I love MR. IMPOSSIBLE -- I had the same problems with it, but in the end I was so charmed by the book I found it didn't lessen my enjoyment very much. It was definitely a keeper for me. LoS -- I don't think any book will ever live up to that :D

Lynn M said...

TSTL = too stupid to live, which sums up any behaviour that makes no rational sense given the character and the circumstances.

I did like MI very much, don't get me wrong. It's going to stay on my keeper shelf even if I don't rank it a DIK *g*. I especially love that it was set in Egypt and that Daphne was so smart and that Rupert wasn't the normal hero. Perhaps Meljean makes a good point in that since LoS was so amazing, nothing will ever measure up to it.

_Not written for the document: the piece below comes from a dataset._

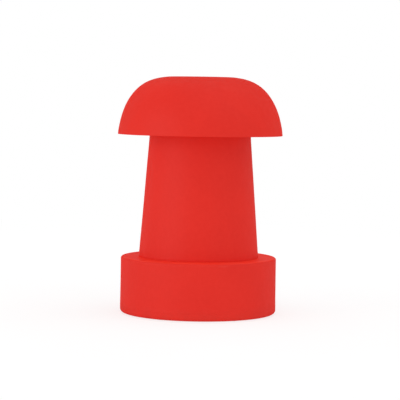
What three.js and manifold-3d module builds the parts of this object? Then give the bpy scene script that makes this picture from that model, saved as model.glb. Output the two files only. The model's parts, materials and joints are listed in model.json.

I haven't picked up Miss Wonderful but am now thinking I should...

brownbreadicecream said...

Hi Lynn, I recently read MI and I agree with the grade you gave it. For me, the main problem throughout was that Chase fell into the old telling-and-not-showing trap. And we the readers were expected to simply believe.

For example, although we were told the heroine was a genius, I never felt she possessed anything more than an average intelligence--it didn't help that she was constantly thinking something along the lines of, "Her brain usually worked much quicker, but, dang, that Rupert made her go all fuzzy headed."

For the same reason, perhaps you had a hard time understanding why Daphne wouldn't accept Rupert's proposal because, although we were told many times that Daphne's first marriage was horrible and traumatic, we never got a glimpse of what she actually went through beyong a few brief quotes of the ex-hubbie ("You're a failure of a women," etc.).

What Chase expected us to take her word for was that Daphne was left badly scarred by her first marriage, and so could not get past her fears to see how different Rupert was.

On a different note, although I found Rupert quite likeable, I also couldn't really warm up to him as a romance novel hero, not because he wasn't brilliant but because *he* saw himself as rather dumb. For me, the hero can be average in looks or intelligence, but he needs to have confidence in himself.